Entries with model source code »

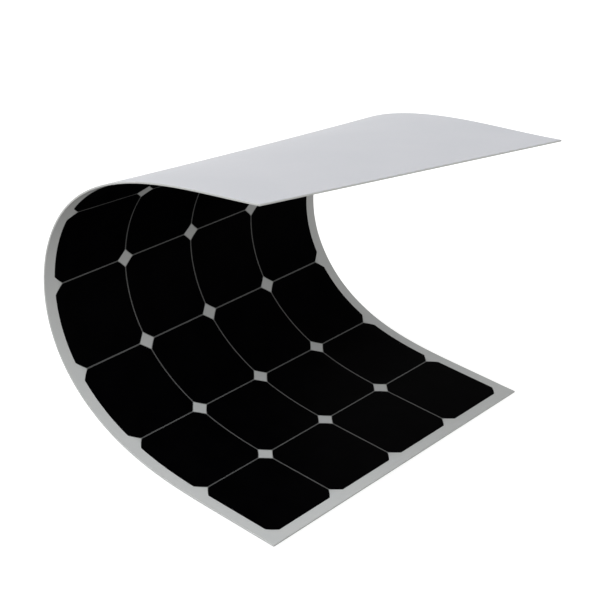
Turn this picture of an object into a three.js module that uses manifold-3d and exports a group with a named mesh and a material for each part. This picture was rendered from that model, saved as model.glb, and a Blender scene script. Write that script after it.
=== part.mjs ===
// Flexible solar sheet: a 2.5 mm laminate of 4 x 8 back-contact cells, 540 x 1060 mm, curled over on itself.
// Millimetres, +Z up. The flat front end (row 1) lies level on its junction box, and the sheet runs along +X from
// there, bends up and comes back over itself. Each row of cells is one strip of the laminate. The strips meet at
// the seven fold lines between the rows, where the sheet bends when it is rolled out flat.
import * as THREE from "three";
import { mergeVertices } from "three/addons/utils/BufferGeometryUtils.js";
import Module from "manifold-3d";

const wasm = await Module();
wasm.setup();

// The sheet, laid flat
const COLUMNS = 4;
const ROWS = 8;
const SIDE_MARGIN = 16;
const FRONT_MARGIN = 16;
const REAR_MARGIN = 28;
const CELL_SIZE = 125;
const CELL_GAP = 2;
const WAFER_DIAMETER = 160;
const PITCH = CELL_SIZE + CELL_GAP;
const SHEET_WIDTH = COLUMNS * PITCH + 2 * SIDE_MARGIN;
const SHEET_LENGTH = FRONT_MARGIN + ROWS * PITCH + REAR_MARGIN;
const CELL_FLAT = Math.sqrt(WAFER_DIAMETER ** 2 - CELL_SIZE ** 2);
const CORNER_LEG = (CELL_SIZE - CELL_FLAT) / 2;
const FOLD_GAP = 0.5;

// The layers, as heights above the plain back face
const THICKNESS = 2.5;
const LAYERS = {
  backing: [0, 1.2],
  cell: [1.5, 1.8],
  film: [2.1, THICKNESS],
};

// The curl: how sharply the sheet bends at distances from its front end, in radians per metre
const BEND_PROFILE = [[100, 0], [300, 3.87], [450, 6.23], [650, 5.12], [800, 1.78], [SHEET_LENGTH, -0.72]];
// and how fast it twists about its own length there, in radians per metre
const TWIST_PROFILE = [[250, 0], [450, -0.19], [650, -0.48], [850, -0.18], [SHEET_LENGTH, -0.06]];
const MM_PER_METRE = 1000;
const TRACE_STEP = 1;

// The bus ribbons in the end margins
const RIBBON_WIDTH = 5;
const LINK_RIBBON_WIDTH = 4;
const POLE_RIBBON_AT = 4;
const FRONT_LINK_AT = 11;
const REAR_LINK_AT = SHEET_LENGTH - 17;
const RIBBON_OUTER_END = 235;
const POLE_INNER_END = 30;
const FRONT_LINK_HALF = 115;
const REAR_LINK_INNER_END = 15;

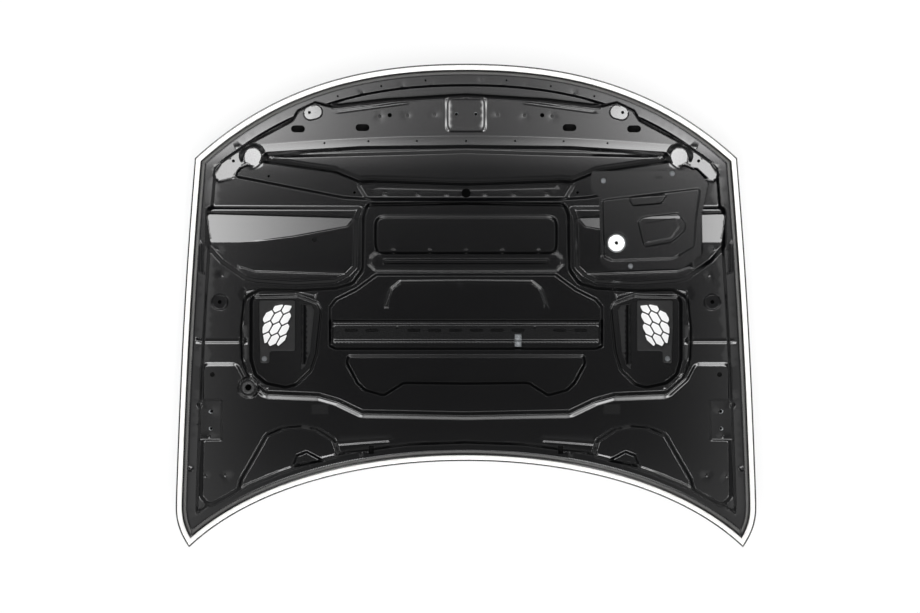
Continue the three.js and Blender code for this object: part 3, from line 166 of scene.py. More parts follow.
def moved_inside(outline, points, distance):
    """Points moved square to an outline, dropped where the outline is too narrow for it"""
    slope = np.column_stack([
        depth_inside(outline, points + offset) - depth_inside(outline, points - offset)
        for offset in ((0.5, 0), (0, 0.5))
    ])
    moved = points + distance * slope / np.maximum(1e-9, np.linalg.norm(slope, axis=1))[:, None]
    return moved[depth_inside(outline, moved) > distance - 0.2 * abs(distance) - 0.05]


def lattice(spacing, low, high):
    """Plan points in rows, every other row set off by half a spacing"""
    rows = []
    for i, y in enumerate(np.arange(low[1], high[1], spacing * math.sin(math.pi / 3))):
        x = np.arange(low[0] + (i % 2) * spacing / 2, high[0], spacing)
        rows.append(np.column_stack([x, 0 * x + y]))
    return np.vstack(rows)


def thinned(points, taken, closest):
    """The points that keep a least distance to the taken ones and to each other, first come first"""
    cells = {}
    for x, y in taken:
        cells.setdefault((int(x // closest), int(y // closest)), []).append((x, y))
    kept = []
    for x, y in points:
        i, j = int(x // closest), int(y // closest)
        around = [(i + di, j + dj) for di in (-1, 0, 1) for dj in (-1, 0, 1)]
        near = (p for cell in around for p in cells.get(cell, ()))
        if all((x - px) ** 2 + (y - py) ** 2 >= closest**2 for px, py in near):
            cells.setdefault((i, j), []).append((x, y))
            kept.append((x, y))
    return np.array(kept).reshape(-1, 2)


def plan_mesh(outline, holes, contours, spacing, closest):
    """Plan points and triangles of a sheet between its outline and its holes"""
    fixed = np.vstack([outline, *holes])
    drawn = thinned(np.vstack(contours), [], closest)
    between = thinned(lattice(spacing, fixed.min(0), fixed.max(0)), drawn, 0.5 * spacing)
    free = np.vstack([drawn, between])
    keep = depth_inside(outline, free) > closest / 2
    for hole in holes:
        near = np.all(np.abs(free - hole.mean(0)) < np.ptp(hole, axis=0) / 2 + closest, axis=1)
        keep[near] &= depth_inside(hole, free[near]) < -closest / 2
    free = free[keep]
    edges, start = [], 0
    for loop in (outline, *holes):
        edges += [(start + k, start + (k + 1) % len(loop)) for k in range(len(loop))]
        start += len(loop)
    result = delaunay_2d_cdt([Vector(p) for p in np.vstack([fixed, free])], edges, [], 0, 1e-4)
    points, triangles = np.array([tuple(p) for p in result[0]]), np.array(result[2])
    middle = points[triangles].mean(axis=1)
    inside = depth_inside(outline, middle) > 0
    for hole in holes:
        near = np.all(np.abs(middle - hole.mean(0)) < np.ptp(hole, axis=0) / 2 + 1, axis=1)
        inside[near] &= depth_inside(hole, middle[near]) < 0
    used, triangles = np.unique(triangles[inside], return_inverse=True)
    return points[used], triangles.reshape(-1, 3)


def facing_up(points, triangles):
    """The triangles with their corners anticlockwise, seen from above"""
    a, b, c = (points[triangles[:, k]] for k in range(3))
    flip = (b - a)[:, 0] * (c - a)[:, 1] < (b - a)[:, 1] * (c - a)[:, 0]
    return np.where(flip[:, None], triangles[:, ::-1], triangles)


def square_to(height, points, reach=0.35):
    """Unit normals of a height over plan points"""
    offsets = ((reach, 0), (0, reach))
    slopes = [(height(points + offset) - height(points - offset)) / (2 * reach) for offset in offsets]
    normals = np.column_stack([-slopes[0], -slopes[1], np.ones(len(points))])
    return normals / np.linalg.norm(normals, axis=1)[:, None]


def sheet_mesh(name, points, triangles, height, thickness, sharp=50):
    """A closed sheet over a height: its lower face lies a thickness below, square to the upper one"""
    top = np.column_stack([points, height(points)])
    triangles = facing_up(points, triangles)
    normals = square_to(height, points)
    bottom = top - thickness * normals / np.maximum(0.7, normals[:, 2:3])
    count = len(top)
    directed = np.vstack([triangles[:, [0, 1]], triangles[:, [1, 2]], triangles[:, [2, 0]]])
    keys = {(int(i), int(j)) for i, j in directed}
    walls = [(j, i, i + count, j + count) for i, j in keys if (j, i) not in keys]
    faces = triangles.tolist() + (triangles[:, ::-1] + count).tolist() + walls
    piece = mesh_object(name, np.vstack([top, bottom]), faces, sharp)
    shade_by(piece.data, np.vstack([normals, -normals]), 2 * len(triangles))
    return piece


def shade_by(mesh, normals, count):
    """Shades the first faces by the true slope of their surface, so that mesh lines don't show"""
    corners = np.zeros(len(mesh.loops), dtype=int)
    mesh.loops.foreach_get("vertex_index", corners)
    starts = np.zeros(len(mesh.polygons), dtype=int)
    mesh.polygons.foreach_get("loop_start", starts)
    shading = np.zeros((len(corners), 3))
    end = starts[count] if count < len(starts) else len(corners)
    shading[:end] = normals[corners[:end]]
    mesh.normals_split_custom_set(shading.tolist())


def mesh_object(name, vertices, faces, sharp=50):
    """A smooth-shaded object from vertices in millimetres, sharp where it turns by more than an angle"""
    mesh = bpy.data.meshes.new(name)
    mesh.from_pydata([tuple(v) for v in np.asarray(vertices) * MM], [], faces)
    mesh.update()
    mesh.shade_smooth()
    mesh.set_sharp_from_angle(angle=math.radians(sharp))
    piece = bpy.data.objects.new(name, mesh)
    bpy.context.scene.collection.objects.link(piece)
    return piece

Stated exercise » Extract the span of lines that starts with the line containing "Continue the three.js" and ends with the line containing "return np.vstack(rows)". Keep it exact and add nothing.

Exercise response »
Continue the three.js and Blender code for this object: part 3, from line 166 of scene.py. More parts follow.
def moved_inside(outline, points, distance):
    """Points moved square to an outline, dropped where the outline is too narrow for it"""
    slope = np.column_stack([
        depth_inside(outline, points + offset) - depth_inside(outline, points - offset)
        for offset in ((0.5, 0), (0, 0.5))
    ])
    moved = points + distance * slope / np.maximum(1e-9, np.linalg.norm(slope, axis=1))[:, None]
    return moved[depth_inside(outline, moved) > distance - 0.2 * abs(distance) - 0.05]


def lattice(spacing, low, high):
    """Plan points in rows, every other row set off by half a spacing"""
    rows = []
    for i, y in enumerate(np.arange(low[1], high[1], spacing * math.sin(math.pi / 3))):
        x = np.arange(low[0] + (i % 2) * spacing / 2, high[0], spacing)
        rows.append(np.column_stack([x, 0 * x + y]))
    return np.vstack(rows)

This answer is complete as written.